The Bulldogs were the latest in a string of high school football programs that cropped up in the southern half of the state in the 1910s, including several teams that would find their way onto both program’s football schedules in 1922: Andalusia, Dallas County, Montgomery County, Monroe County and Chilton County, just to name a few. Marbury coach J. Cooper Green brought his Bulldogs to Cramton Bowl in early October and they would face one of the best that season in Lanier, coached by R.C. “Red” Brown. Brown’s team had allowed 21 points to the talented Alabama freshmen a week earlier, but would not allow another point the remainder of the season, including a 13-0 win over Marbury that was reported by the Montgomery Advertiser: 

“On a muddy field that seriously handicapped the speed of the players, Sidney Lanier High School’s gridders defeated Coach Green’s Marbury High school team Friday afternoon at Cramton Bowl, 13 to 0. Jimmy Gregg, captain of the Poets, escorted the ball across the line for both Lanier touchdowns. He kicked goal after the first, but his mud-spattered right foot disappointed him on the next attempt.

It was the initial battle of the Poets on their interscholastic schedule. They proved to be a plucky aggregation, in spite of the fact that the game necessarily was slow to some degree on account of the unfavorable weather conditions.
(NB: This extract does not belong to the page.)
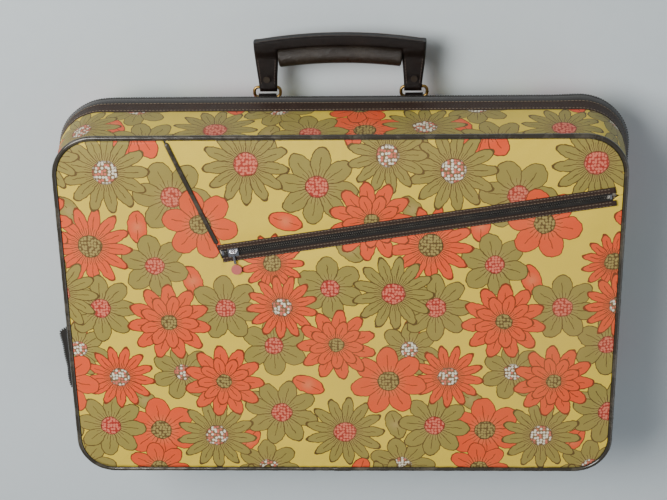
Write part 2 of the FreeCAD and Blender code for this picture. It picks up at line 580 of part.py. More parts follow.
plate_y = "( main_slider_at - slider_run / 2 )"
outer_x = f"( {left_edge} - teeth_half - slider_clear - slider_plate )"
slider_low = "( zip_level - slider_wide / 2 )"
rail_lean = inset("body", f"zip_level - {tape_edge}")
outer_plate = box("main_slider_outer", ("slider_plate", "slider_run", "slider_wide"),
                  (outer_x, plate_y, slider_low))
inner_plate = box("main_slider_inner", ("slider_plate", "slider_run", "slider_wide"),
                  (f"{left_edge} + teeth_half + slider_clear + {rail_lean}", plate_y, slider_low))
main_neck = box("main_slider_neck",
                (f"2 * teeth_half + 2 * slider_clear + slider_plate + {rail_lean}", "neck_run", "neck_high"),
                (f"{left_edge} - teeth_half - slider_clear - slider_plate / 2", plate_y,
                 "zip_level - neck_high / 2"))
main_pin_x = f"( {outer_x} - pin_lift )"
main_pin = rod("main_pin", "eye_pin", "pin_run", (main_pin_x, "main_slider_at", "zip_level - pin_run / 2"))
main_posts = []
for name, start in (("low", "0 - pin_run / 2 - post_thick / 2"), ("high", "pin_run / 2 - post_thick / 2")):
    main_posts.append(box(f"main_post_{name}", ("slider_plate / 2 + post_rise", "post_wide", "post_thick"),
                          (f"{main_pin_x} - post_rise + pin_lift", "main_slider_at - post_wide / 2",
                           f"zip_level + {start}")))
node(fuse("main_slider_fuse", [outer_plate, inner_plate, main_neck, main_pin] + main_posts), "main_slider")
main_eye = rod("main_eye", "eye_pin + eye_clear + eye_arm", "eye_wide",
               (main_pin_x, "main_slider_at", "zip_level - eye_wide / 2"))
main_eye_hole = rod("main_eye_hole", "eye_pin + eye_clear", "pin_run",
                    (main_pin_x, "main_slider_at", "zip_level - pin_run / 2"))
blade = box("main_blade", ("pull_thick", "pull_run - eye_pin - eye_clear", "blade_wide"),
            (f"{main_pin_x} - pull_thick / 2", "main_slider_at + eye_pin + eye_clear",
             "zip_level - blade_wide / 2"))
grip = box("main_blade_grip", ("pull_thick", "pull_run / 2", "pull_wide"),
           (f"{main_pin_x} - pull_thick / 2", "main_slider_at + pull_run / 2", "zip_level - pull_wide / 2"))
node(cut("main_pull_cut", fuse("main_pull_fuse", [main_eye, blade, grip]), main_eye_hole), "main_pull")

# ---------------------------------------------------------------- rings

for side, sign in (("left", "0 - "), ("right", "")):
    body = doc.addObject("PartDesign::Body", f"ring_{side}_body")
    route = plane_sketch(body, "route", "XY_Plane", "handle_level")
    half, tall, bend = 12, 10, 4
    route.addGeometry([
        Part.LineSegment(Vector(bend - half, 0, 0), Vector(half - bend, 0, 0)),
        Part.ArcOfCircle(Part.Circle(Vector(half - bend, bend, 0), Vector(0, 0, 1), bend), -pi / 2, 0),
        Part.LineSegment(Vector(half, bend, 0), Vector(half, tall - bend, 0)),
        Part.ArcOfCircle(Part.Circle(Vector(half - bend, tall - bend, 0), Vector(0, 0, 1), bend), 0, pi / 2),
        Part.LineSegment(Vector(half - bend, tall, 0), Vector(bend - half, tall, 0)),
        Part.ArcOfCircle(Part.Circle(Vector(bend - half, tall - bend, 0), Vector(0, 0, 1), bend), pi / 2, pi),
        Part.LineSegment(Vector(-half, tall - bend, 0), Vector(-half, bend, 0)),
        Part.ArcOfCircle(Part.Circle(Vector(bend - half, bend, 0), Vector(0, 0, 1), bend), pi, 1.5 * pi),
    ], False)
    for edge in range(8):
        route.addConstraint(Constraint("Tangent", edge, 2, (edge + 1) % 8, 1))
    for edge, way in ((0, "Horizontal"), (2, "Vertical"), (4, "Horizontal"), (6, "Vertical")):
        route.addConstraint(Constraint(way, edge))
    for edge in (3, 5, 7):
        route.addConstraint(Constraint("Equal", 1, edge))
    add_dimension(route, Constraint("DistanceX", 6, 1, 2, 2, 2 * half), "ring_wide")
    add_dimension(route, Constraint("DistanceY", 0, 1, 4, 1, tall), "ring_tall")
    add_dimension(route, Constraint("Radius", 1, bend), "ring_round")
    add_dimension(route, Constraint("DistanceX", -1, 1, 6, 1, -half), f"{sign}leg_x - ring_wide / 2")
    add_dimension(route, Constraint("DistanceY", -1, 1, 0, 1, 0.001), ring_y)
    wire = body.newObject("PartDesign::AdditivePipe", "wire")
    section = plane_sketch(body, "section", "YZ_Plane", f"{sign}leg_x")
    section.addGeometry(Part.Circle(Vector(190, 38, 0), Vector(0, 0, 1), 1), False)
    add_dimension(section, Constraint("Radius", 0, 1), "wire_radius")
    add_dimension(section, Constraint("DistanceX", -1, 1, 0, 3, 190), ring_y)
    add_dimension(section, Constraint("DistanceY", -1, 1, 0, 3, 38), "handle_level")
    wire.Profile, wire.Spine = section, route
    body.Tip = wire
    node(body, f"ring_{side}")

# ---------------------------------------------------------------- handle

bar_y = f"( {ring_y} + ring_tall )"
crown_y = f"( {gusset_y} + handle_rise )"
arch_radius = "( ( handle_half ^ 2 + arch_sag ^ 2 ) / ( 2 * arch_sag ) )"
arch_y = f"( {crown_y} - {arch_radius} )"
arch_half = f"asin ( handle_half / {arch_radius} )"


def arch_sector(name, radius, thick, half_angle):
    item = doc.addObject("Part::Cylinder", name)
    bind(item, "Radius", radius)
    bind(item, "Height", thick)
    bind(item, "Angle", f"2 * {half_angle}")
    return place(item, ("0", arch_y, f"handle_level - {thick} / 2"), up, f"90 deg - {half_angle}")


def arch_band(name, outer, deep, thick, half_angle):
    whole = arch_sector(name + "_out", outer, thick, half_angle)
    inside = arch_sector(name + "_in", f"{outer} - {deep}", f"( {thick} + 2 )", f"( {half_angle} + 1 deg )")
    return cut(name, whole, inside)


band = arch_band("band", arch_radius, "band_deep", "band_thick", arch_half)
core_out = f"( {arch_radius} - ( band_deep - core_deep ) / 2 )"
core_angle = f"asin ( ( handle_half - 6 ) / {arch_radius} )"
node(arch_band("core", core_out, "core_deep", "core_thick", core_angle), "handle_core")
core_tool = arch_band("core_tool", core_out, "core_deep", "core_thick", core_angle)
shoulder_y = f"( {crown_y} - arch_sag )"
legs, bores, pins = [], [], []
for side, sign in (("left", "0 - "), ("right", "")):
    foot, head = f"( {sign}leg_x )", f"( {sign}( handle_half - leg_head / 2 - 0.5 ) )"
    ankle = f"( {bar_y} - leg_thick / 2 )"
    legs.append(prism(f"leg_{side}", [
        (f"{foot} - leg_foot / 2", ankle), (f"{foot} + leg_foot / 2", ankle),
        (f"{head} + leg_head / 2", f"{shoulder_y} - 3"), (f"{head} - leg_head / 2", f"{shoulder_y} - 3")],
        "handle_level - leg_thick / 2", "leg_thick"))
    bores.append(rod(f"leg_bore_{side}", "wire_radius + ring_clear", "leg_foot + 8",
                     (f"{foot} - leg_foot / 2 - 4", bar_y, "handle_level"), side_turn, "90"))
    pin_at = (foot, f"{bar_y} + 9")
    shank = rod(f"end_shank_{side}", "rivet_radius", "leg_thick + 2 * rivet_cap",
                pin_at + ("handle_level - leg_thick / 2 - rivet_cap",))
    front = rod(f"end_front_{side}", "rivet_head", "rivet_cap",
                pin_at + ("handle_level + leg_thick / 2",))
    rear = rod(f"end_rear_{side}", "rivet_head", "rivet_cap",
               pin_at + ("handle_level - leg_thick / 2 - rivet_cap",))
    pins.append(fuse(f"end_rivet_{side}", [shank, front, rear]))
node(fuse("end_rivets", pins), "handle_end_rivets")
pin_tool = fuse("pin_tool", pins)
handle_solid = fuse("handle_solid", [band] + legs)
handle_tools = fuse("handle_tools", bores + [core_tool, pin_tool])
node(cut("handle_cut", handle_solid, handle_tools), "handle_cover")

roll = doc.addObject("Part::Torus", "grip_roll")
roll_path = f"( {arch_radius} - band_deep - grip_radius - skin_gap )"
roll_half = f"asin ( ( finger_half - 1 ) / {roll_path} )"
bind(roll, "Radius1", roll_path)
bind(roll, "Radius2", "grip_radius")
bind(roll, "Angle3", f"2 * {roll_half}")
place(roll, ("0", arch_y, "handle_level"), up, f"90 deg - {roll_half}")
node(roll, "handle_padding")

# ---------------------------------------------------------------- checks and files

doc.recompute()
for item in doc.Objects:
    if "Invalid" in item.State or "Error" in item.State:
        raise RuntimeError(f"{item.Label} did not build: {item.State}")
for label, item in nodes.items():
    if item.Shape.isNull() or not item.Shape.isValid() or not item.Shape.Solids:
        raise RuntimeError(f"{label} is not a valid solid")
os.makedirs("parts", exist_ok=True)
for label, item in nodes.items():
    item.Shape.exportStep(f"parts/{label}.step")
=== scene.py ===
"""Looks of a soft-sided zip suitcase: printed cloth, vinyl trim, zips, handle and lining on the frame."""
import json
import logging
import math
from dataclasses import dataclass, field
from enum import Enum
from typing import Optional, Sequence

import bmesh
import bpy
import numpy as np
from mathutils import Matrix, Vector

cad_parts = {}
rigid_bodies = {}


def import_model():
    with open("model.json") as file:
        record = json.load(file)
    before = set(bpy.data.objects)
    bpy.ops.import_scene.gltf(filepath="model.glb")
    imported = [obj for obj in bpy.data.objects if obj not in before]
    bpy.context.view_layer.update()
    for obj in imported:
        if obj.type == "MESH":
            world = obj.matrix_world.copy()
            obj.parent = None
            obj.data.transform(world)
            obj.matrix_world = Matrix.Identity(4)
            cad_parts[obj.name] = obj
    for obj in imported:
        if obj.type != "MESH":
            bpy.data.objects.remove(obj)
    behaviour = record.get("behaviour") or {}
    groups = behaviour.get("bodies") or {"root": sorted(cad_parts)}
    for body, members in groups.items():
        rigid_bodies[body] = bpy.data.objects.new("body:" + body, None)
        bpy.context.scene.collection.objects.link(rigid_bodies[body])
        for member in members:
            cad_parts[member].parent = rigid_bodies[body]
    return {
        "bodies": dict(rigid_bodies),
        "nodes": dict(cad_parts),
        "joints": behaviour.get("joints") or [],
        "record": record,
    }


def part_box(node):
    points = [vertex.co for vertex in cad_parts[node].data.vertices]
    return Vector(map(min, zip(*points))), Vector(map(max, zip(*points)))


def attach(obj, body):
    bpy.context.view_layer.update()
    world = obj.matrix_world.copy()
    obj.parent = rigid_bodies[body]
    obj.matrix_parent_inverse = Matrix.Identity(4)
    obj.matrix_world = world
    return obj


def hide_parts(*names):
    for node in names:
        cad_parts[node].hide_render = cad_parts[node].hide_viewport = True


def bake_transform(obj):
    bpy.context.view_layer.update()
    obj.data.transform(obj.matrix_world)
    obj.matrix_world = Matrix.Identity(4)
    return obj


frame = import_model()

LOG = logging.getLogger("suitcase")
Colour = tuple[float, float, float]


def shade(red: int, green: int, blue: int) -> Colour:
    """Linear colour of an sRGB triple from 0 to 255."""
    def linear(level: float) -> float:
        """Linear value of one sRGB channel."""
        return level / 12.92 if level <= 0.04045 else ((level + 0.055) / 1.055) ** 2.4
    return linear(red / 255), linear(green / 255), linear(blue / 255)


def smooth(low: float, high: float, value: np.ndarray) -> np.ndarray:
    """Rise from 0 at low to 1 at high along 3t^2 - 2t^3."""
    t = np.clip((value - low) / (high - low), 0, 1)
    return t * t * (3 - 2 * t)


def unit(vectors: np.ndarray) -> np.ndarray:
    """Vectors scaled to a length of one."""
    return vectors / np.linalg.norm(vectors, axis=-1, keepdims=True)


def sample(at: np.ndarray, along: np.ndarray, values: np.ndarray) -> np.ndarray:
    """Rows of values, such as places on a line, at other lengths along it."""
    return np.stack([np.interp(at, along, column) for column in values.T], 1)


def ripple(u: np.ndarray, v: np.ndarray, seed: int, waves: int = 7, pitch: float = 60.0) -> np.ndarray:
    """Soft uneven surface from -1 to 1: a sum of plane sine waves whose directions come from a seed."""
    draw = np.random.default_rng(seed)
    total = np.zeros(np.broadcast(u, v).shape)
    for _ in range(waves):
        turn, size, start = draw.uniform(0, 2 * math.pi), draw.uniform(0.4, 1.3) * pitch, draw.uniform(0, 7)
        total = total + np.sin(size * (u * math.cos(turn) + v * math.sin(turn)) + start)
    return total / waves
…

Marbury, too, introduced a scrappy eleven that fought with unshrinking spirit.”

The 13 points scored by Gregg represented the most scored against the Bulldogs throughout much of 1922, only surpassed by a 21-0 loss to Simpson in the season finale. The Bulldogs shut out five of the seven opponents during a stretch that included the loss to Lanier and a tie with Montgomery County.

Perhaps more impressively was the Bulldogs’ ability to cross the goal line against the Poets in the third quarter, a play which was negated by penalty. It was the only “points” scored against the Lanier defense in a 10-game span that included powerhouses Bessemer and Walker as well as a game against Troy State.

“Marbury was deprived of a touchdown in the third quarter because of an offside penalty. Bob Lewis, left half, eluded his Lanier opponents and plodded down the field for a distance of sixty five yards to the Poet’s goal line. It seemed once that his capture by Brunson was inevitable. However, when a sudden evasive effort succeeded, he continued on his way unmolested. But it was in vain. The ball was returned to the point where it had been seized by Lewis -- and then five yards farther toward the Marbury line. After that the Marbury boys never threatened to any serious extent, though they battled with all the vim they could muster and withstood the repeated successive attacks of the Poets until the game was history.”

Converting the multi-purpose Cramton Bowl from baseball to football in early September, city leaders had no idea their facility would not only play host to Alabama and Auburn for college football games, but would be the host site for one of the state’s top high schools in its first year.

The Poets would fend off one of their biggest challenges in the first-ever meeting between Lanier and Marbury in Cramton Bowl, scoring twice in the first half to subdue the Bulldogs.  

“Lanier was unable to score after the first half. A touchdown was recorded in the first quarter, when Gregg forced a path through the opposition’s line a few minutes after the locals had seized the ball after a punt by Marbury in an effort to get out of the danger zone. He kicked goal. This ended the point-getting until the next quarter.

“Gains against the Marbury line by Estes, a forward pass from Estes to Brunson for twelve yards and short gains by Jernigan and Sawyer placed the ball in striking distance in the second quarter. Gregg took advantage of the situation and dashed around the right end of the visitors’ wall of defense for the second touchdown. He failed to add the extra point. There was no more scoring during the fray.”

The 1922 season represented one of the best of the decade for Marbury, who wouldn’t field another team of that caliber until 1929. For Lanier, however, the 1920s was a decade of exceptional play. The Poets only allowed three touchdowns in a 10-game span in 1923, including a scoreless tie with Auburn University’s freshman team to open the season. From 1926 through 1929, the Poets only lost two games in a 43-game span.

And while Lanier played all of its home games at Cramton Bowl, other high school teams in the city would later call Cramton Bowl their home stadium. Cloverdale High, initially located outside the city limits, would later call the facility home, playing the first night game in the South in 1927 against Pike Road. Loretto (later Catholic) would play games in the stadium, starting in their inaugural year (1945) and continuing until they built their on-campus facility in the mid-1970s.

Robert E. Lee (1955) and Jefferson Davis (1968) would join the list of schools calling Cramton Bowl home, as did G.W. Carver when schools were integrated in 1970. Park Crossing joined the list in 2014 when the new east Montgomery school opened.